-- BEGIN PROVIDED DATA --

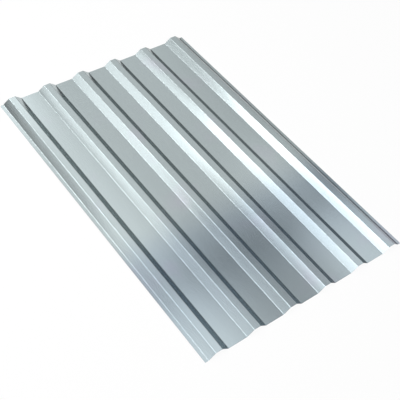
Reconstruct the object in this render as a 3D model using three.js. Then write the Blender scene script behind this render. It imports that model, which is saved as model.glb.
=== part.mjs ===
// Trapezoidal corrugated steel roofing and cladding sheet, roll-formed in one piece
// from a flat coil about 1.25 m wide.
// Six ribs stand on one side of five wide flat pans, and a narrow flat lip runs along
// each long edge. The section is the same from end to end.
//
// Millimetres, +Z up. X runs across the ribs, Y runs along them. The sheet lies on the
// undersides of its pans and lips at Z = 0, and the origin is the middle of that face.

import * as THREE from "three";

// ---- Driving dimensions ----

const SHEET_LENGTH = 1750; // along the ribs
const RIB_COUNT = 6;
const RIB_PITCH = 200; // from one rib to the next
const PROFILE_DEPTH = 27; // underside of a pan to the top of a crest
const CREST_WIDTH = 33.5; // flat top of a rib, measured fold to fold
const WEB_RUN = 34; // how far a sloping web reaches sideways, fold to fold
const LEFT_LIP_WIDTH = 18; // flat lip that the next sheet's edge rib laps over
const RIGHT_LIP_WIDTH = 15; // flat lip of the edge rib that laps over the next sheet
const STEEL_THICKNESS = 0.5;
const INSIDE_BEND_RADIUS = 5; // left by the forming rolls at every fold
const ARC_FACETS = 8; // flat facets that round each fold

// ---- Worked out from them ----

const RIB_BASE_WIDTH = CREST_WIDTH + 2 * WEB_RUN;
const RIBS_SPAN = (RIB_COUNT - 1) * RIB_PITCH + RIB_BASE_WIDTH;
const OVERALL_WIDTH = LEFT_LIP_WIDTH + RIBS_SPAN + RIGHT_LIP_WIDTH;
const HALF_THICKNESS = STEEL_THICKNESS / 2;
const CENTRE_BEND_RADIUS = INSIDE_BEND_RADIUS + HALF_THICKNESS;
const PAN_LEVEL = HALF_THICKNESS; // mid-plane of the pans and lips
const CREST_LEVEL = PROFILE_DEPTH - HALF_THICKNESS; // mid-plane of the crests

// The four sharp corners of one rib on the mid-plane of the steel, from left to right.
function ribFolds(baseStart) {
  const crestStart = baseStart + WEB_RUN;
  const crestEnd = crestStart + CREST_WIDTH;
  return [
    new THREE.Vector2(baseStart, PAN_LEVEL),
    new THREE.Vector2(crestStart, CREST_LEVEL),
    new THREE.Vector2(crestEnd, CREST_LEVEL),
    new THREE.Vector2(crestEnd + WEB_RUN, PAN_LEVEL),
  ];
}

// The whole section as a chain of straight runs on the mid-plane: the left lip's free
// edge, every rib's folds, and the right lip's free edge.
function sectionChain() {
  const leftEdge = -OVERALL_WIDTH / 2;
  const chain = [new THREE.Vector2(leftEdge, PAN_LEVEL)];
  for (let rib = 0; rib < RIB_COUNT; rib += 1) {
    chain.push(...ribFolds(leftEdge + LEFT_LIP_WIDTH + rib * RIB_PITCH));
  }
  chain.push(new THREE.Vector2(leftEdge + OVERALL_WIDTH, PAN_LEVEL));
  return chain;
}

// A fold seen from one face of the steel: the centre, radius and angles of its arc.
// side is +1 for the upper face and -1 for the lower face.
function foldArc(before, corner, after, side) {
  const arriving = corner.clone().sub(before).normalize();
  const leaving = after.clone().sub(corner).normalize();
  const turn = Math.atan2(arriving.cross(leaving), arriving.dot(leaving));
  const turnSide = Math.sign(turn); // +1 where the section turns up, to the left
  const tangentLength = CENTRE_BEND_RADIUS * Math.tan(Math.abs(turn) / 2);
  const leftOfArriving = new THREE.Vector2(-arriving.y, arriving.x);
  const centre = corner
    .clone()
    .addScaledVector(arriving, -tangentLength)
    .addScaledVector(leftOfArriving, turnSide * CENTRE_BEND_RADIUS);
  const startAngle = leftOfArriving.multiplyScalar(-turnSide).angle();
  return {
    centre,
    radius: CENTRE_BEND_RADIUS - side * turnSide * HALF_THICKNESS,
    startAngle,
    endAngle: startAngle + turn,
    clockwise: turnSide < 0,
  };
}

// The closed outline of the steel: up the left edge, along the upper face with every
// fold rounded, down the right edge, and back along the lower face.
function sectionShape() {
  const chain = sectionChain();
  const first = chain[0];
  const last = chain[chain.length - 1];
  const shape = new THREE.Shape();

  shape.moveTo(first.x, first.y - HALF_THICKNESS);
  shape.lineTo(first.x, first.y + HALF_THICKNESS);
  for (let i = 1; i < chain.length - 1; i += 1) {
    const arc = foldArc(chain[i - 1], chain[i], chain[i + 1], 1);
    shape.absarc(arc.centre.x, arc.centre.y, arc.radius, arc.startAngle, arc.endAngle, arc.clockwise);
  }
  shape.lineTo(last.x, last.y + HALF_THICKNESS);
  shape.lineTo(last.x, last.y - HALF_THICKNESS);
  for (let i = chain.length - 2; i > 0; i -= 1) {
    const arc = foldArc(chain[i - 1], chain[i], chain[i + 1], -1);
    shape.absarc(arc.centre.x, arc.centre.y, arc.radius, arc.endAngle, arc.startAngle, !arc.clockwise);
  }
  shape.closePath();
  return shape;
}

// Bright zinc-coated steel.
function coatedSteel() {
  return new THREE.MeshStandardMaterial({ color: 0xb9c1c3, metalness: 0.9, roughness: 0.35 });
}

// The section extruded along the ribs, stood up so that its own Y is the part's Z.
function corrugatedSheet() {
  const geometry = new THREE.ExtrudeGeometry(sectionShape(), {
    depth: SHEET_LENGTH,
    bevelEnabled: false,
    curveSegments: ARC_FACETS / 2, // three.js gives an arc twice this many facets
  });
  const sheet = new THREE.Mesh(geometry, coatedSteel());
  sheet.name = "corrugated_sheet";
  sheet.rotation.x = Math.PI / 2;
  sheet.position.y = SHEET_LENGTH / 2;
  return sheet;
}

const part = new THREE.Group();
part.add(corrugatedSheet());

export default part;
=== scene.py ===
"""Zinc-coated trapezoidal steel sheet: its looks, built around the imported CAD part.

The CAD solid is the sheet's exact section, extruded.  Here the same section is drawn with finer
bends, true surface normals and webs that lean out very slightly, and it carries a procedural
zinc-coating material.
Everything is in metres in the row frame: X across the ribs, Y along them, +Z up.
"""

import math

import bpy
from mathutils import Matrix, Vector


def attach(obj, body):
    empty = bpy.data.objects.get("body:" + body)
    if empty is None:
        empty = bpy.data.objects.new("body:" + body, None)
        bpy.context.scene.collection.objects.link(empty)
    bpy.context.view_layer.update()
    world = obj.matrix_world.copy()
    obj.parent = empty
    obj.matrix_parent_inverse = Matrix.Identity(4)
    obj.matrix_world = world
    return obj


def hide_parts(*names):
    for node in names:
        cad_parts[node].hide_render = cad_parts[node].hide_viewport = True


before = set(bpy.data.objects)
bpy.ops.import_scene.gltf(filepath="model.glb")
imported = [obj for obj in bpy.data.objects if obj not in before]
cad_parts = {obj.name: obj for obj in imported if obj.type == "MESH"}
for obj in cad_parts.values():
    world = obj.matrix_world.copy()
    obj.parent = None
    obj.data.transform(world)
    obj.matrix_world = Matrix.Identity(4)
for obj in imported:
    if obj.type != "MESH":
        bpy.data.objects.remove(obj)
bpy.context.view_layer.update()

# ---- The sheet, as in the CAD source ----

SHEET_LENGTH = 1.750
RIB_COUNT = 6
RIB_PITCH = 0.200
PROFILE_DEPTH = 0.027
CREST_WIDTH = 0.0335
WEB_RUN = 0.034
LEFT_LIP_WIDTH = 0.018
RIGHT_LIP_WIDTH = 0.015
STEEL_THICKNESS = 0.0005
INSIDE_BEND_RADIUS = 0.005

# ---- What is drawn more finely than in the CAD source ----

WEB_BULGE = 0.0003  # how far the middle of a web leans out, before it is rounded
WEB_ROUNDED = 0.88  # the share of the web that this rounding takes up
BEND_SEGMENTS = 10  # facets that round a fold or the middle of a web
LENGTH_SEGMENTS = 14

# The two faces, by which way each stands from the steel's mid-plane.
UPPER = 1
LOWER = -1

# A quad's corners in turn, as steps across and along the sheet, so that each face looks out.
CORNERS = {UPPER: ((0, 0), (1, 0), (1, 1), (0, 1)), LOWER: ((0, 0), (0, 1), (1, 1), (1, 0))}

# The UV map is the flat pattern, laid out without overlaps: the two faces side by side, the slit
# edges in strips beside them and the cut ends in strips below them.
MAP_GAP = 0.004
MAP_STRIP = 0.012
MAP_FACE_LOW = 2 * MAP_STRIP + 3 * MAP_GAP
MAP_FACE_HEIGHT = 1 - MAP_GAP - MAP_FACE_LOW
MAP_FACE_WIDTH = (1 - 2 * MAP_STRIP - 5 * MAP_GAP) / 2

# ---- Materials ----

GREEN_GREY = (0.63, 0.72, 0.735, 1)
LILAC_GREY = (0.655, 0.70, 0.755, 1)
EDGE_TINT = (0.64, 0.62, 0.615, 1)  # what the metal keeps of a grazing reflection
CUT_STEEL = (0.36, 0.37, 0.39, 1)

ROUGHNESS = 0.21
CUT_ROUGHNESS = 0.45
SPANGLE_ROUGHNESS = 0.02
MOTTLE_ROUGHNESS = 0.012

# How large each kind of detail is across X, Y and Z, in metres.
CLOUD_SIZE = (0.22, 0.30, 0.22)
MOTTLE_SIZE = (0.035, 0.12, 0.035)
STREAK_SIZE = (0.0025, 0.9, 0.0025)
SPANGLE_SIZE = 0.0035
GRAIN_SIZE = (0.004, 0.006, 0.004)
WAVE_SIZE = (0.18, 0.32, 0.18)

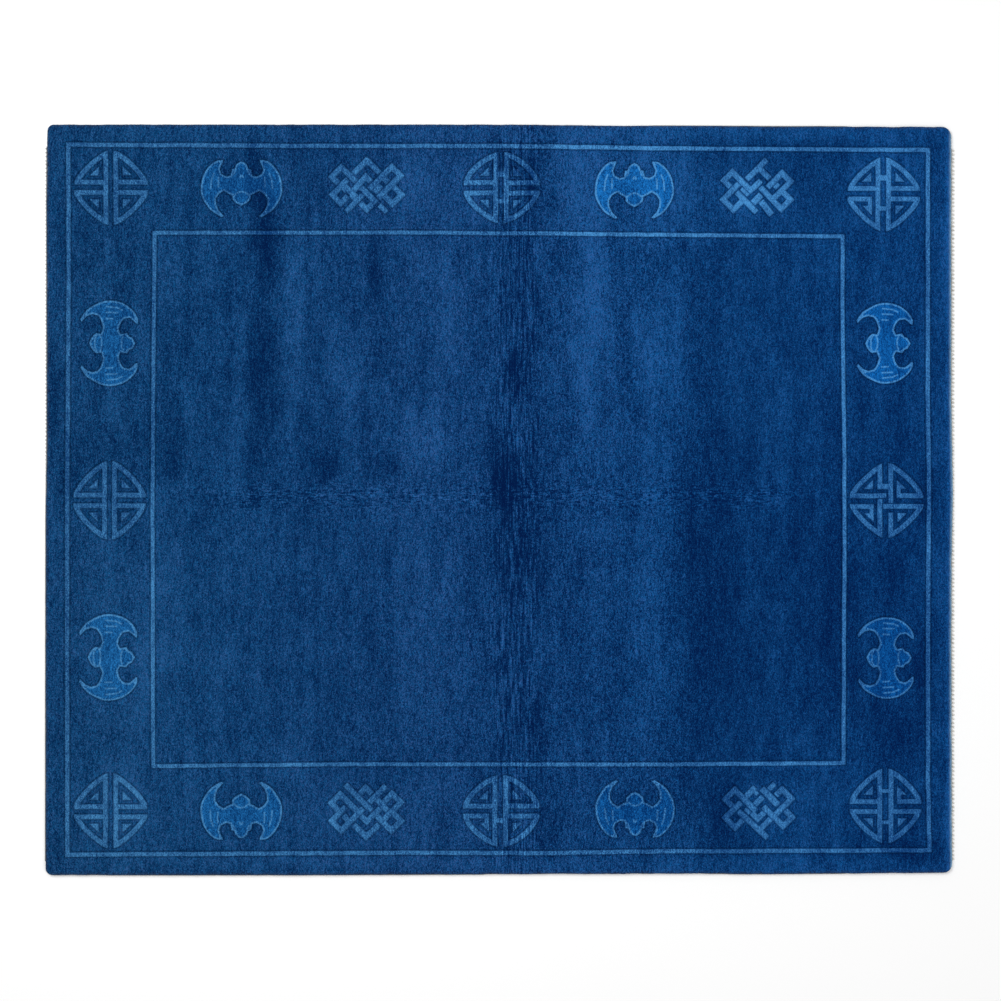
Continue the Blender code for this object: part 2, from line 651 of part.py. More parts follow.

-- END PROVIDED DATA --

[TASK PROMPT]:
Return only the lines spanning from the first line of the material through the line with "import * as", copied exactly, both ends kept.

[EXERCISE RESULT]:
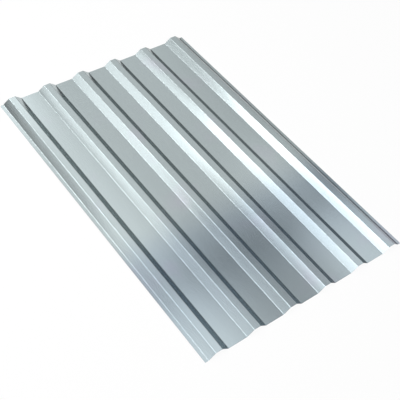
Reconstruct the object in this render as a 3D model using three.js. Then write the Blender scene script behind this render. It imports that model, which is saved as model.glb.
=== part.mjs ===
// Trapezoidal corrugated steel roofing and cladding sheet, roll-formed in one piece
// from a flat coil about 1.25 m wide.
// Six ribs stand on one side of five wide flat pans, and a narrow flat lip runs along
// each long edge. The section is the same from end to end.
//
// Millimetres, +Z up. X runs across the ribs, Y runs along them. The sheet lies on the
// undersides of its pans and lips at Z = 0, and the origin is the middle of that face.

import * as THREE from "three";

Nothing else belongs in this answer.